= Gun Runners =

Gun Runners is a 2016 National Film Board of Canada documentary film directed by Anjali Nayar about two former Kenyan tribal warriors and cattle thieves in an amnesty program who traded in their guns to become marathon runners. The film's origins date back to 2006, when Nayar met Julius Arile and fellow former cattle rustler Robert Matanda at the Tegla Loroupe Peace Race, created to reduce tension among rival tribes in northern Kenya. Nayar initially did a short radio story on the two men, which was broadcast on CBC Radio, and then remained in contact. The film follows the men for over 10 years, through training and races, and documents how their lives diverge: Arile pursues a career in running as well as politics, acting as a Kenyan representative at the UN to speak out against the proliferation of illegal small arms, while Matanda becomes disenchanted.

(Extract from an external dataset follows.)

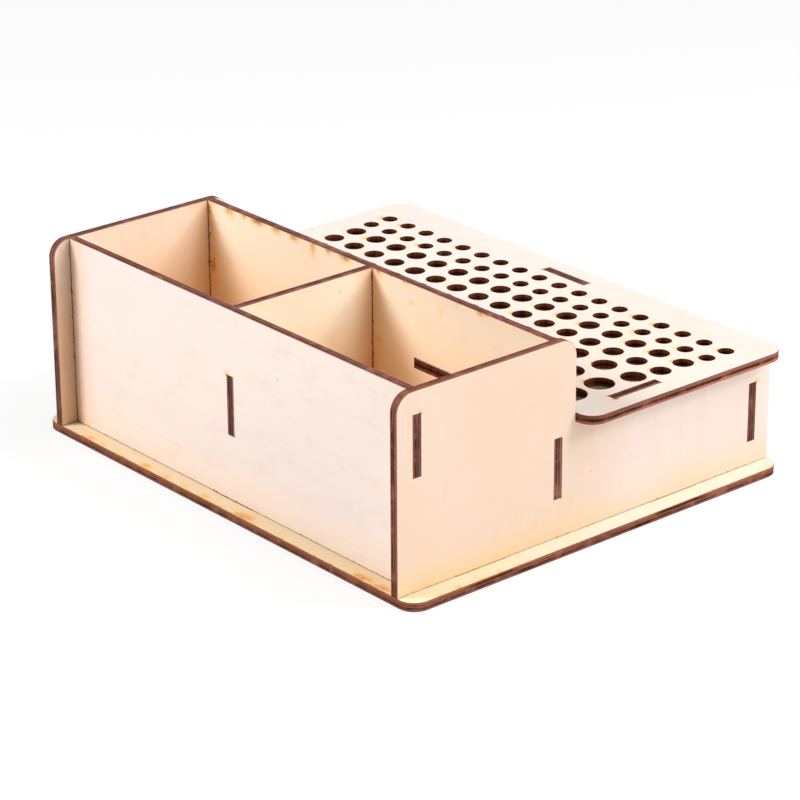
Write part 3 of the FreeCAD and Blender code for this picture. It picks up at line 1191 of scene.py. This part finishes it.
@dataclass(frozen=True)
class Studio:
    """White sweep, soft lamps and the camera."""

    floor_size: float = 8.0
    floor_white: Colour = (0.9, 0.9, 0.9)
    floor_glow: float = 0.8
    floor_gap: float = 0.0002
    daylight: float = 0.03
    target: tuple[float, float, float] = (0.0, 0.0, 0.04)
    camera: PhotoCamera = PhotoCamera()
    lamps: tuple[Softbox, ...] = (
        Softbox("front_left", 330.0, 35.0, 21.2),
        Softbox("low_right", 90.0, 12.0, 3.5),
        Softbox("right", 90.0, 35.0, 4.4),
        Softbox("back_right", 135.0, 35.0, 13.4),
        Softbox("high_right", 135.0, 60.0, 10.4))

    def build(self) -> None:
        """Build the floor, world, lamps and camera."""
        self.floor()
        self.surroundings()
        for lamp in self.lamps:
            lamp.build(Vector(self.target))
        self.camera.build()
        bpy.context.scene.view_settings.view_transform = "Standard"

    def seen_directly(self, graph: Graph) -> Signal:
        """One for camera, glossy and transmission rays and zero for the rest."""
        rays = [graph.node("ShaderNodeLightPath", output=f"Is {kind} Ray")
                for kind in ("Camera", "Glossy", "Transmission")]
        return reduce(Signal.higher, rays)

    def floor(self) -> None:
        """Lay a white floor that keeps the stand's shadow."""
        half = self.floor_size / 2
        mesh = bpy.data.meshes.new("floor")
        corners = [(-half, -half, 0.0), (half, -half, 0.0), (half, half, 0.0), (-half, half, 0.0)]
        mesh.from_pydata(corners, [], [(0, 1, 2, 3)])
        floor = into_scene("floor", mesh)
        floor.location.z = -self.floor_gap
        paint = bpy.data.materials.new("white_floor")
        graph = Graph(paint)
        diffuse = graph.node("ShaderNodeBsdfDiffuse", None, {"Color": (*self.floor_white, 1.0)})
        glow = graph.node("ShaderNodeEmission", None, {"Color": WHITE, "Strength": 1.0})
        seen = self.seen_directly(graph) * self.floor_glow
        shader = graph.node("ShaderNodeMixShader", None, {0: seen, 1: diffuse, 2: glow})
        graph.node("ShaderNodeOutputMaterial", None, {"Surface": shader})
        mesh.materials.append(paint)

    def surroundings(self) -> None:
        """White surroundings, dimmer where they only light the stand."""
        world = bpy.data.worlds.new("studio")
        bpy.context.scene.world = world
        graph = Graph(world)
        strength = self.seen_directly(graph) * (1.0 - self.daylight) + self.daylight
        sky = graph.node("ShaderNodeBackground", None, {"Color": WHITE, "Strength": strength})
        graph.node("ShaderNodeOutputWorld", None, {"Surface": sky})


def main() -> None:
    """Build the stand and the studio round it."""
    logging.basicConfig(level=logging.INFO, format="%(name)s: %(message)s")
    for part in (Base(), BinBox(), ToolRack()):
        for sheet in part.sheets():
            piece = sheet.build()
            log.info("%s built, %d faces", piece.name, len(piece.data.polygons))
    Studio().build()


if __name__ == "__main__":
    main()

Matanda and his wife would die in a car accident in March 2016, leaving behind seven children, whom Arile, Nayar and others from his community have united to help care for.

==Reception==
Gun Runners had its world premiere in 2016 at the Hot Docs Canadian International Documentary Festival, followed by a Canadian theatrical release in the fall of 2016, with screenings in a number of Canadian cities, including Toronto during the Scotiabank Toronto Waterfront Marathon. The film's director of photography, Joan Poggio, was nominated for Best Cinematography in a Documentary at the 5th Canadian Screen Awards.

As of February 2017, the film is available on Netflix.